[Direction]
Write out all of the data exactly as it appears.
* Begin Extracted data *
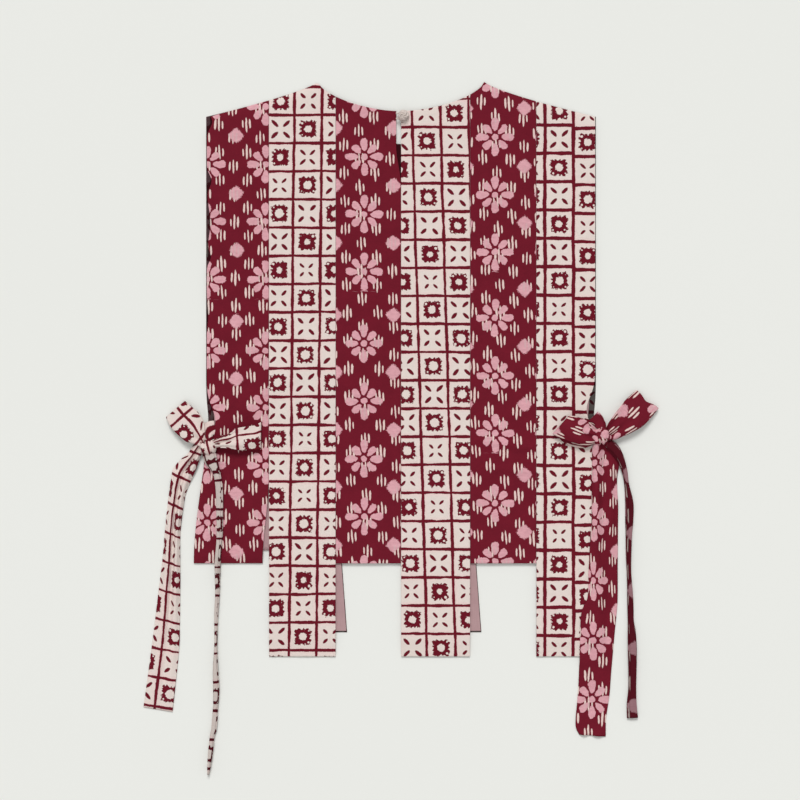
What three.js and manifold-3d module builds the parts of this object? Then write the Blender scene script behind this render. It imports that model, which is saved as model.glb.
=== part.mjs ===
// A sleeveless patchwork blouse with a bow at each side, laid flat with its back uppermost.
// Millimetres, +Z up, X across the garment and +Y towards the neck. Heights on the garment are measured down from the
// high point of the shoulder, which is y = 0 here; at the end the whole is moved so that the origin is the bottom centre
// of its box. Each panel is six strips, lined, and joined to the other panel only at the shoulders and by the ties.
import * as THREE from "three";
import Module from "manifold-3d";
import { mergeVertices } from "three/addons/utils/BufferGeometryUtils.js";

const wasm = await Module();
wasm.setup();

// --- Driving dimensions -------------------------------------------------------------------------------------------
const STRIP_WIDTHS = [80, 86, 84, 89, 85, 76]; // finished, from the wearer's left as it lies to the right
const HALF_WIDTH = 250;
const BACK = { name: "back", long: 740, short: 620, neckDepth: 38 }; // lengths from the high point of the shoulder
const FRONT = { name: "front", long: 709, short: 603, neckDepth: 80 };
const NECK_HALF = 107;
const SHOULDER_DROP = 45;
const SLIT_TOP = -510; // the strips hang free of each other below this line
const TIE_Y = -445; // where the ties pull on the side edges

const WALL = 1; // cloth and lining
const GAP = 0.3; // between sewn or stacked pieces
const LAYER = WALL + GAP;
const LINING_INSET = 2; // the lining ends inside the cloth's edges
const SHOULDER_ROLL = 14; // over this length the back turns down to meet the front at the shoulder seam

const NECK_SLIT_END = -133;
const NECK_SLIT_WIDTH = 6;
const FRONT_LEAN = 0.074; // sideways drift of the front's free strips for each millimetre down
const FLARE_OUTER = 17; // how far the first back strip's outer and inner corners stray at its hem
const FLARE_INNER = 8;
const TIE_PULL = 9;
const TIE_PULL_REACH = 34;
const SHOULDER_CURVE = 0.8; // below 1 the shoulder falls a little faster near the neck

const TIE_WIDTH = 38;
const BRIDGE = 14; // a tie comes down from the garment's edge to the table over this distance

// --- Outline --------------------------------------------------------------------------------------------------------
const seams = STRIP_WIDTHS.reduce((edges, width) => [...edges, edges.at(-1) + width], [-HALF_WIDTH]);
const isLong = (strip) => strip % 2 === 1;
const hemY = (panel, strip) => -(isLong(strip) ? panel.long : panel.short);
const mix = (a, b, t) => a + (b - a) * t;
const smooth = (t) => THREE.MathUtils.smoothstep(t, 0, 1);

// The top edge: a shallow round neck between two sloping shoulders.
function topY(panel, x) {
  const across = Math.abs(x);
  if (across >= NECK_HALF) {
    return -SHOULDER_DROP * ((across - NECK_HALF) / (HALF_WIDTH - NECK_HALF)) ** SHOULDER_CURVE;
  }
  return -panel.neckDepth * (1 - (across / NECK_HALF) ** 1.8) ** 0.65;
}

// How far a point of a strip has strayed sideways from the flat cut.
function drift(panel, strip, across, y) {
  const outward = strip === 0 ? 1 - across : strip === 5 ? across : 0;
  const side = strip === 0 ? 1 : -1;
  const share = panel === BACK ? 1 : 0.25;
  const pulled = side * share * TIE_PULL * outward * Math.exp(-(((y - TIE_Y) / TIE_PULL_REACH) ** 2));
  if (panel === FRONT) return pulled + FRONT_LEAN * Math.max(0, SLIT_TOP - y);
  if (strip === 0) {
    const outer = FLARE_OUTER * smooth((TIE_Y - y) / (TIE_Y + BACK.short)) * (1 - across);
    const inner = FLARE_INNER * smooth((SLIT_TOP - y) / (SLIT_TOP + BACK.short)) * across;
    return pulled - outer - inner;
  }
  return pulled;
}

// The centre back seam stands open as a slit below the neck.
function neckSlit(panel, strip, across, y) {
  if (panel !== BACK || strip !== 2 || y < NECK_SLIT_END) return 0;
  return -NECK_SLIT_WIDTH * across ** 4 * smooth((y - NECK_SLIT_END) / 50);
}

function planPoint(panel, strip, across, y, inset = GAP / 2) {
  const flat = mix(seams[strip] + inset, seams[strip + 1] - inset, across);
  return flat + drift(panel, strip, across, y) + neckSlit(panel, strip, across, y);
}

// --- Heights --------------------------------------------------------------------------------------------------------
// Soft folds of the back: [from x, from y, to x, to y, height, half width]
const FOLDS = [
  [-236, -452, -120, -352, 2.2, 15],
  [-232, -484, -132, -566, 1.6, 13],
  [240, -440, 126, -340, 2.2, 15],
  [236, -470, 140, -600, 1.6, 14],
  [150, -40, 138, -230, 2.0, 16],
  [-150, -40, -160, -210, 1.4, 15],
  [-40, -170, -52, -420, 1.5, 20],
  [60, -200, 44, -470, 1.3, 20],
];

function foldHeight(x, y) {
  const point = new THREE.Vector2(x, y);
  return FOLDS.reduce((sum, [ax, ay, bx, by, height, reach]) => {
    const along = new THREE.Vector2(bx - ax, by - ay);
    const t = THREE.MathUtils.clamp(point.clone().sub({ x: ax, y: ay }).dot(along) / along.lengthSq(), 0, 1);
    const away = point.distanceTo(along.clone().multiplyScalar(t).add({ x: ax, y: ay }));
    return sum + height * Math.sin(Math.PI * mix(0.15, 1, 1 - t) * 0.9) * Math.exp(-((away / reach) ** 2));
  }, 0);
}

// 1 where the front lies under the back, falling to 0 past the front's hem and its left edge.
function frontUnder(strip, x, y) {
  const frontHem = hemY(FRONT, strip);
  const onTabs = strip === 2 || strip === 4; // these rest on the front's longer strips at either side
  const pastHem = onTabs ? 0 : smooth((frontHem - 6 - y) / (frontHem - 6 - hemY(BACK, strip)));
  const frontLeft = -HALF_WIDTH + FRONT_LEAN * Math.max(0, SLIT_TOP - y);
  const pastSide = smooth((frontLeft - 14 - x) / 12);
  return 1 - Math.max(pastHem, pastSide);
}

const liningZ = (strip, x, y) => 0.3 + (2 * LAYER - 0.3) * frontUnder(strip, x, y) + foldHeight(x, y);

// At the shoulders the back turns down to lie 0.3 mm above the front.
function backZ(strip, x, y) {
  const flat = liningZ(strip, x, y) + LAYER;
  const rolls = smooth((Math.abs(x) - NECK_HALF + SHOULDER_ROLL) / SHOULDER_ROLL);
  const turned = 1 - Math.min(1, (topY(BACK, x) - y) / SHOULDER_ROLL);
  return mix(flat, LAYER, rolls * turned);
}

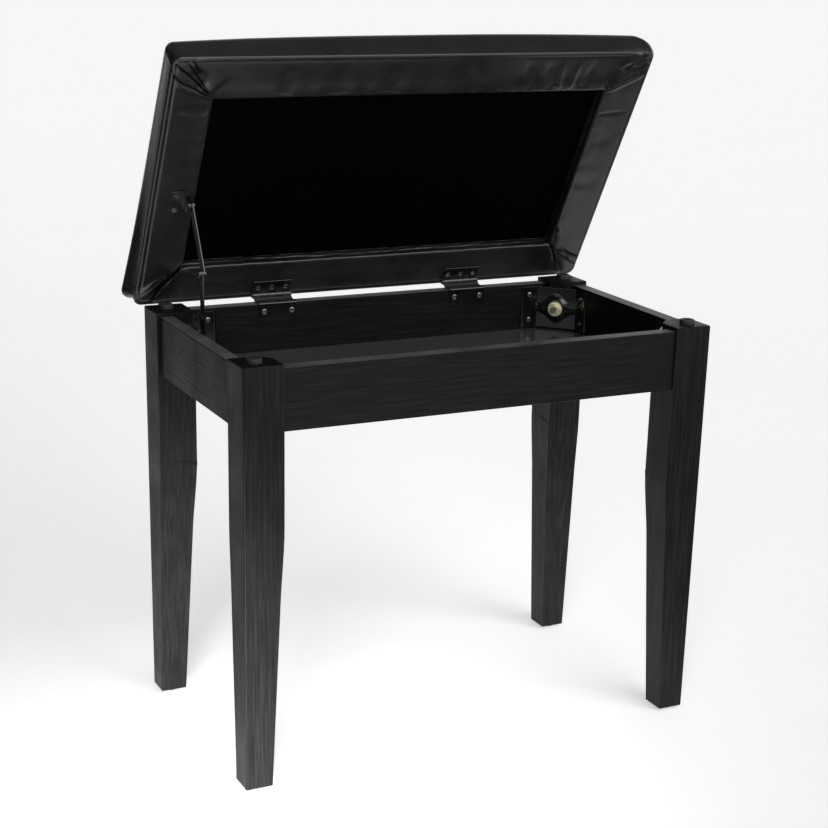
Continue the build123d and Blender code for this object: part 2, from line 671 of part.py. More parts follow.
* End Extracted data *
[Complete answer]
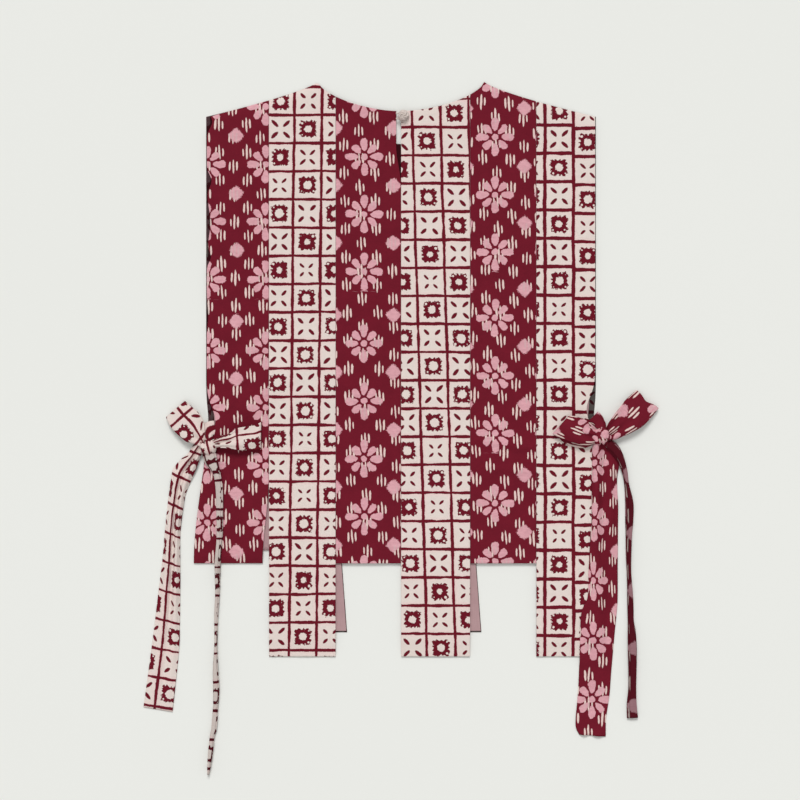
What three.js and manifold-3d module builds the parts of this object? Then write the Blender scene script behind this render. It imports that model, which is saved as model.glb.
=== part.mjs ===
// A sleeveless patchwork blouse with a bow at each side, laid flat with its back uppermost.
// Millimetres, +Z up, X across the garment and +Y towards the neck. Heights on the garment are measured down from the
// high point of the shoulder, which is y = 0 here; at the end the whole is moved so that the origin is the bottom centre
// of its box. Each panel is six strips, lined, and joined to the other panel only at the shoulders and by the ties.
import * as THREE from "three";
import Module from "manifold-3d";
import { mergeVertices } from "three/addons/utils/BufferGeometryUtils.js";

const wasm = await Module();
wasm.setup();

// --- Driving dimensions -------------------------------------------------------------------------------------------
const STRIP_WIDTHS = [80, 86, 84, 89, 85, 76]; // finished, from the wearer's left as it lies to the right
const HALF_WIDTH = 250;
const BACK = { name: "back", long: 740, short: 620, neckDepth: 38 }; // lengths from the high point of the shoulder
const FRONT = { name: "front", long: 709, short: 603, neckDepth: 80 };
const NECK_HALF = 107;
const SHOULDER_DROP = 45;
const SLIT_TOP = -510; // the strips hang free of each other below this line
const TIE_Y = -445; // where the ties pull on the side edges

const WALL = 1; // cloth and lining
const GAP = 0.3; // between sewn or stacked pieces
const LAYER = WALL + GAP;
const LINING_INSET = 2; // the lining ends inside the cloth's edges
const SHOULDER_ROLL = 14; // over this length the back turns down to meet the front at the shoulder seam

const NECK_SLIT_END = -133;
const NECK_SLIT_WIDTH = 6;
const FRONT_LEAN = 0.074; // sideways drift of the front's free strips for each millimetre down
const FLARE_OUTER = 17; // how far the first back strip's outer and inner corners stray at its hem
const FLARE_INNER = 8;
const TIE_PULL = 9;
const TIE_PULL_REACH = 34;
const SHOULDER_CURVE = 0.8; // below 1 the shoulder falls a little faster near the neck

const TIE_WIDTH = 38;
const BRIDGE = 14; // a tie comes down from the garment's edge to the table over this distance

// --- Outline --------------------------------------------------------------------------------------------------------
const seams = STRIP_WIDTHS.reduce((edges, width) => [...edges, edges.at(-1) + width], [-HALF_WIDTH]);
const isLong = (strip) => strip % 2 === 1;
const hemY = (panel, strip) => -(isLong(strip) ? panel.long : panel.short);
const mix = (a, b, t) => a + (b - a) * t;
const smooth = (t) => THREE.MathUtils.smoothstep(t, 0, 1);

// The top edge: a shallow round neck between two sloping shoulders.
function topY(panel, x) {
  const across = Math.abs(x);
  if (across >= NECK_HALF) {
    return -SHOULDER_DROP * ((across - NECK_HALF) / (HALF_WIDTH - NECK_HALF)) ** SHOULDER_CURVE;
  }
  return -panel.neckDepth * (1 - (across / NECK_HALF) ** 1.8) ** 0.65;
}

// How far a point of a strip has strayed sideways from the flat cut.
function drift(panel, strip, across, y) {
  const outward = strip === 0 ? 1 - across : strip === 5 ? across : 0;
  const side = strip === 0 ? 1 : -1;
  const share = panel === BACK ? 1 : 0.25;
  const pulled = side * share * TIE_PULL * outward * Math.exp(-(((y - TIE_Y) / TIE_PULL_REACH) ** 2));
  if (panel === FRONT) return pulled + FRONT_LEAN * Math.max(0, SLIT_TOP - y);
  if (strip === 0) {
    const outer = FLARE_OUTER * smooth((TIE_Y - y) / (TIE_Y + BACK.short)) * (1 - across);
    const inner = FLARE_INNER * smooth((SLIT_TOP - y) / (SLIT_TOP + BACK.short)) * across;
    return pulled - outer - inner;
  }
  return pulled;
}

// The centre back seam stands open as a slit below the neck.
function neckSlit(panel, strip, across, y) {
  if (panel !== BACK || strip !== 2 || y < NECK_SLIT_END) return 0;
  return -NECK_SLIT_WIDTH * across ** 4 * smooth((y - NECK_SLIT_END) / 50);
}

function planPoint(panel, strip, across, y, inset = GAP / 2) {
  const flat = mix(seams[strip] + inset, seams[strip + 1] - inset, across);
  return flat + drift(panel, strip, across, y) + neckSlit(panel, strip, across, y);
}

// --- Heights --------------------------------------------------------------------------------------------------------
// Soft folds of the back: [from x, from y, to x, to y, height, half width]
const FOLDS = [
  [-236, -452, -120, -352, 2.2, 15],
  [-232, -484, -132, -566, 1.6, 13],
  [240, -440, 126, -340, 2.2, 15],
  [236, -470, 140, -600, 1.6, 14],
  [150, -40, 138, -230, 2.0, 16],
  [-150, -40, -160, -210, 1.4, 15],
  [-40, -170, -52, -420, 1.5, 20],
  [60, -200, 44, -470, 1.3, 20],
];

function foldHeight(x, y) {
  const point = new THREE.Vector2(x, y);
  return FOLDS.reduce((sum, [ax, ay, bx, by, height, reach]) => {
    const along = new THREE.Vector2(bx - ax, by - ay);
    const t = THREE.MathUtils.clamp(point.clone().sub({ x: ax, y: ay }).dot(along) / along.lengthSq(), 0, 1);
    const away = point.distanceTo(along.clone().multiplyScalar(t).add({ x: ax, y: ay }));
    return sum + height * Math.sin(Math.PI * mix(0.15, 1, 1 - t) * 0.9) * Math.exp(-((away / reach) ** 2));
  }, 0);
}

// 1 where the front lies under the back, falling to 0 past the front's hem and its left edge.
function frontUnder(strip, x, y) {
  const frontHem = hemY(FRONT, strip);
  const onTabs = strip === 2 || strip === 4; // these rest on the front's longer strips at either side
  const pastHem = onTabs ? 0 : smooth((frontHem - 6 - y) / (frontHem - 6 - hemY(BACK, strip)));
  const frontLeft = -HALF_WIDTH + FRONT_LEAN * Math.max(0, SLIT_TOP - y);
  const pastSide = smooth((frontLeft - 14 - x) / 12);
  return 1 - Math.max(pastHem, pastSide);
}

const liningZ = (strip, x, y) => 0.3 + (2 * LAYER - 0.3) * frontUnder(strip, x, y) + foldHeight(x, y);

// At the shoulders the back turns down to lie 0.3 mm above the front.
function backZ(strip, x, y) {
  const flat = liningZ(strip, x, y) + LAYER;
  const rolls = smooth((Math.abs(x) - NECK_HALF + SHOULDER_ROLL) / SHOULDER_ROLL);
  const turned = 1 - Math.min(1, (topY(BACK, x) - y) / SHOULDER_ROLL);
  return mix(flat, LAYER, rolls * turned);
}

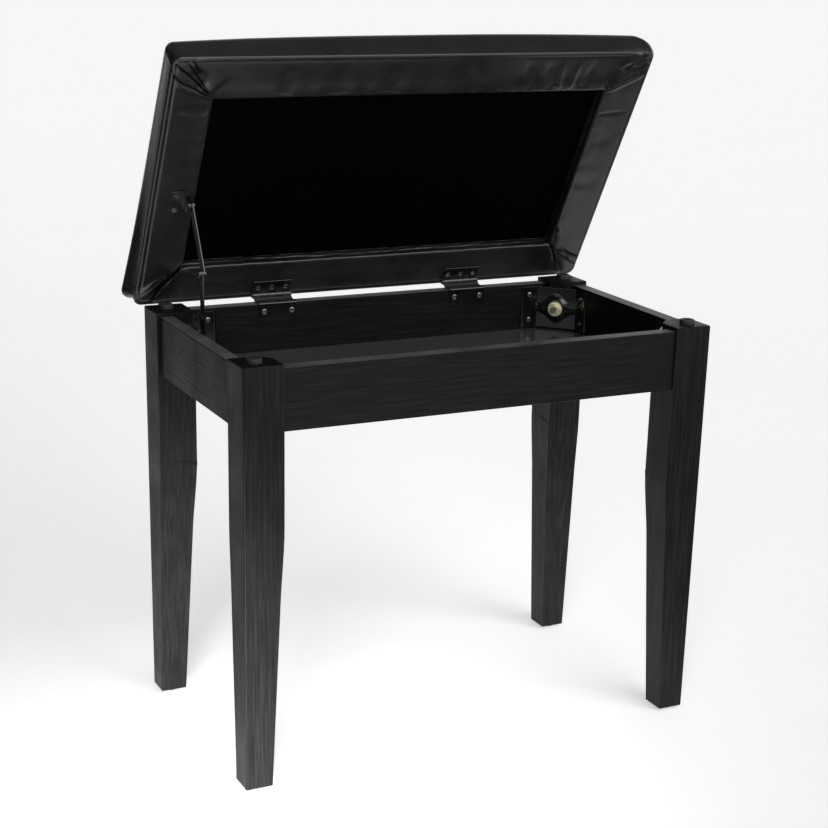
Continue the build123d and Blender code for this object: part 2, from line 671 of part.py. More parts follow.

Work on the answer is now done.